Poco a poco, integramos esa doble perspectiva de los vínculos afectivos. En otras palabras, aprendemos que quienes nos quieren también nos decepcionan, una reflexión que requiere de una ración justa de desengaños, pero, sobre todo, de comunicación, confianza y respeto. Pero ¿qué sucede cuando el apego entre un padre y un hijo es errático o punitivo? Alcanzar esa visión madura del amor se convierte entonces en un sendero repleto de obstáculos. 

Quienes nos quieren también nos decepcionan, una reflexión que requiere de desengaños, pero sobre todo de comunicación, confianza y respeto

El primer desvío, y quizás el más importante, surge por la malinterpretación de la reflexión en cuestión, transformándola en una frase que todos hemos escuchado alguna vez: quien bien te quiere, te hará llorar. 

Esto lo aprendemos a base de golpes. Por ejemplo, cuando los padres son los mayores críticos, cuando ningún mérito es suficiente para obtener su validación y cuando en aquellos momentos de vulnerabilidad –la primera ruptura de pareja, las decepciones con amigos o el descubrir tu vocación–, te tachan de exagerado o se burlan de ti. Simultáneamente, tus figuras de apego repiten que te quieren, fijando en tu cerebro la idea de que amar es herir para algunos, sufrir para otros. 

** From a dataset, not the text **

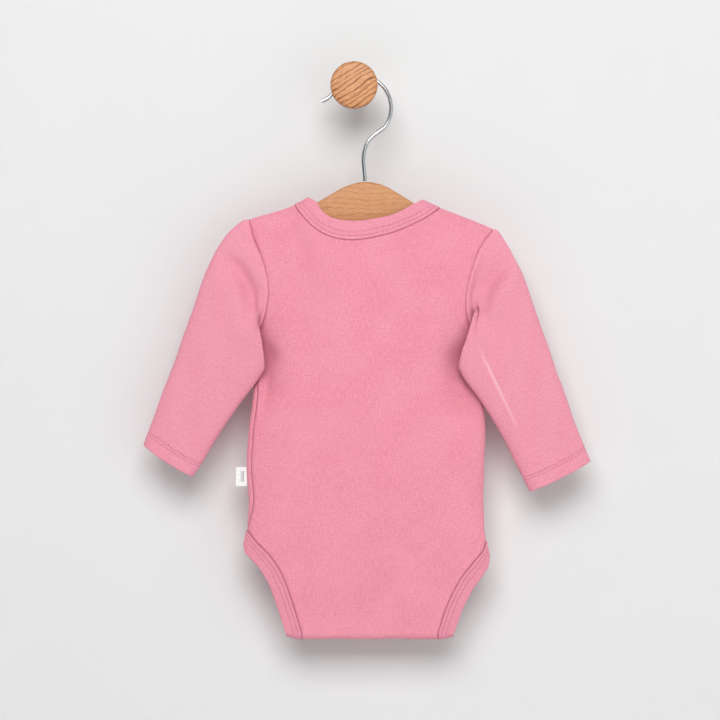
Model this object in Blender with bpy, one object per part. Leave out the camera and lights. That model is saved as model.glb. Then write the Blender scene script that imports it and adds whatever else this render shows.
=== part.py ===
"""Long-sleeved baby bodysuit on a small wooden hanger, hung by its wire hook from a turned wall peg.

The frame: +Z up, the wall is the plane Y = 0 and the room is at -Y. The garment hangs in the plane
Y = HANG_Y with its back towards the room. The origin is the centre of the peg's back face.
Sizes in this script are in millimetres, and every mesh is written in metres.
"""

import math

import bmesh
import bpy
import numpy as np
from mathutils import Matrix, Vector

MM = 0.001

# ---- driving sizes, in millimetres -------------------------------------------------------------
CLOTH = 1.2  # thickness of the knitted cloth
BAND = 2.2  # thickness of a folded binding, and of the turned cuff hems
SEAM_GAP = 0.4  # gap between two pieces at their seam
PANEL_PULL = 0.28  # how far the panels' borders are drawn in from their seams
BINDING_PULL = 0.6  # how far a leg binding is drawn in from its seam
HANG_Y = -42.0  # plane in which the hanger and the garment hang

SHOULDER_ROUND = 8.0  # how quickly the cloth falls away from the shoulder line
FOLD_TOP_Z = -475.0  # where the crotch starts to turn under
FLAT_FROM_Z = -450.0  # where the cloth between the legs starts to flatten towards the turn
FOLD_RADIUS = 5.5  # radius of the turn under the crotch
FLAP = 20.0  # length of the back panel's flap on the front side
FLAP_STEP = 2.8  # how far the front panel lies inside the flap
FLAP_STEP_START_Z, FLAP_STEP_END_Z = -440.0, -455.0  # heights between which it takes that step
FRONT_SHARE = 0.96  # how far down the leg openings the front panel reaches
LIFT_FLATTENING = 0.8  # how much of a sleeve's wall side goes flat where its inner edge is lifted
FULL_LIFT = 6.0  # lift from which the whole of that share goes flat
BINDING_WIDTH = 13.5  # width of the leg bindings at the crotch
FRONT_LEG_SCOOP = 5.0  # how much further the front leg opening is cut in
FRONT_NECK_DROP = 58.0  # depth of the front neckline below its ends
FRONT_BAND_WIDTH = 14.0  # width of the neck binding at the front
END_RISE = 6.0  # how much higher the binding's free edge ends than its seam does
NECK_ROUNDNESS = 0.75  # power of the front neckline's curve: 1 is a sine, and less is squarer
NECK_FADE = 0.75  # how far down a panel its rows still follow the neckline
HEM = 9.75  # depth of the turned cuff hem at its inner edge
HEM_STEP = 0.04  # length of the step up to the hem, as a share of the sleeve's last section

LABEL_WIDTH, LABEL_HEIGHT, LABEL_THICK = 9.0, 16.5, 1.0
LABEL_TOP_Z = -331.5
SNAP_RADIUS, SNAP_TOP_RADIUS, SNAP_HEIGHT, SNAP_PITCH = 4.5, 3.6, 1.6, 32.0

PEG_STEM_RADIUS, PEG_HEAD_RADIUS = 6.5, 20.5
PEG_HEAD_BACK, PEG_HEAD_FACE, PEG_RIM_ROUND, PEG_DOME = 46.0, 59.0, 3.5, 1.2
WIRE_RADIUS = 1.75
HOOK_X, HOOK_Z, HOOK_RADIUS = 3.9, -19.1, 28.3  # the round part of the hook
HOOK_ARC_START, HOOK_ARC_END = -34.0, 118.0  # its ends, in degrees
HANGER_THICK, HANGER_ROUND = 8.0, 2.8

# ---- grid steps ----------------------------------------------------------------------------------
ARM_STEPS, SIDE_STEPS, LEG_STEPS = 10, 8, 7
SHOULDER_STEPS, NECK_STEPS = 3, 10
FOLD_STEPS, FLAP_STEPS = 4, 2
BINDING_COLUMNS = 3
PEG_SIDES, RIM_STEPS, SNAP_SIDES = 40, 3, 20
WIRE_POINTS, ARC_POINTS, HANGER_POINTS = 48, 22, 24
SHARP_DEGREES = 50  # edges that turn more than this look sharp
TURN_STEP, HEIGHT_STEP = 0.001, 0.02  # small steps used to find the direction of a surface


def table(columns, *rows):
    """A short table as a dictionary of columns."""
    return dict(zip(columns.split(), np.array(rows, float).T))


# Sides of the hanging torso, its half depth, and how far round the side seams sit, by height.
TORSO = table(
    "z left right depth seam_turn",
    (-95, -99.0, 133.0, 8.6, 0.00),
    (-120, -96.5, 127.5, 9.2, 0.00),
    (-142, -92.5, 121.5, 10.0, 0.00),
    (-180, -88.5, 115.0, 11.2, 0.00),
    (-210, -86.5, 112.4, 11.8, 0.00),
    (-235, -86.0, 111.8, 12.0, 0.00),
    (-262, -86.3, 113.4, 12.0, 0.22),
    (-300, -91.0, 113.5, 12.0, 0.27),
    (-330, -92.8, 112.5, 12.0, 0.27),
    (-368, -91.0, 112.2, 11.2, 0.24),
    (-386, -92.5, 112.8, 10.6, 0.06),
    (-397, -95.4, 115.0, 10.0, 0.00),
    (-410, -96.0, 117.4, 9.2, 0.00),
    (-440, -94.0, 117.0, 7.2, 0.00),
    (-466, -93.0, 115.0, 5.6, 0.00),
    (-490, -92.0, 113.0, 5.5, 0.00),
)
# Line on which the cloth lies over the hanger, and passes above the neck opening.
SHOULDER = table(
    "x z",
    (-99.0, -119.5),
    (-91.4, -116.6),
    (-51.3, -103.8),
    (-39.2, -97.4),
    (-20.0, -91.0),
    (10.0, -88.0),
    (40.0, -91.0),
    (58.8, -99.4),
    (74.4, -106.4),
    (98.0, -115.4),
    (120.9, -124.8),
    (133.0, -131.0),
)
ARMHOLE_LEFT = table(
    "z x",
    (-116.6, -91.4),
    (-134.5, -86.1),
    (-150.0, -79.8),
    (-165.0, -75.8),
    (-180.0, -74.4),
    (-195.0, -76.2),
    (-208.0, -80.2),
    (-219.0, -86.1),
)
ARMHOLE_RIGHT = table(
    "z x",
    (-124.8, 120.9),
    (-141.8, 108.9),
    (-160.0, 102.5),
    (-177.5, 98.3),
    (-190.0, 97.2),
    (-204.0, 99.2),
    (-214.0, 103.6),
    (-224.0, 112.0),
)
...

Con esta creencia de la mano, caminamos hacia el siguiente desvío: el splitting o división emocional, un mecanismo de defensa que nos hace ver a las figuras de apego sin claroscuros de por medio. Después de todo, para un niño sin apoyo emocional, la reacción más adaptativa es disociar a sus padres en dos versiones, la mala –aquella que castiga, humilla e ignora– y la buena –aquella que después actúa como si no hubiese pasado nada–, culpando a la primera de todos los males que acontecen e idealizando a la segunda recurrentemente. ¿El problema? Que el splitting emocional es una fantasía; puede protegernos durante la infancia, pero si se mantiene, nos destruirá cuando somos adultos.  

A medida que crecemos, los padres dejan de ser el principal vínculo de apego, dejando espacio a las relaciones de pareja. Es entonces cuando tomamos el tercer desvío: proyectar en ellas el splitting emocional gestado años atrás. 

En los momentos buenos, tu pareja es la perfección personificada, pero ante el mínimo contratiempo, se convierte en el mayor error de tu vida, creencia que da pie a los reproches. «Es que todo lo haces mal», «contigo no se puede vivir» o «ya no te aguanto más», son algunas de las frases que protagonizan vuestras discusiones, seguidas de arrepentimiento y promesas como «no te merezco», «te juro que nunca volveré a decir eso de ti» o «no me dejes nunca». Lamentablemente, la etapa de luna de miel tiende a acortarse en el tiempo y al final, cuando los conflictos gobiernan la relación, la otra persona huye, interpretándose este acto de supervivencia psicológica como un último ataque de un demonio con patas al que otrora llamaste amor. 

Pero no solo vemos en blanco y negro nuestras relaciones, sino también nuestras reacciones emocionales, pensamientos y conductas. No hay cabida para la calma: o sientes euforia o te sientes desbordado. Tampoco está permitido dudar: o sabes todo o no sabes nada. Y, por supuesto, no hay termino medio a la hora de pasar a la acción: o te callas lo que llevas dentro, o explotas haciendo pedazos todo a tu paso, incluida una salud mental con fecha de caducidad, ya que nadie puede mantenerse en pie eternamente a base de palos y zanahorias.

Identificar estos patrones disfuncionales y absolutistas es la clave para poder superarlos. A fin de cuentas, ni las personas que nos rodean nos deben la excelencia, ni nosotros mismos somos capaces de albergar solo emociones agradables, pensamientos optimistas y conductas resilientes. También somos vulnerables, catastrofistas y caóticos, imperfectos en esencia. 

Cuando abracemos todos los grises de la vida, lograremos deshacer lo andado, desvío a desvío, hasta comprender que el buen querer –tanto ajeno como propio– no nos hará llorar: nos hará confiar.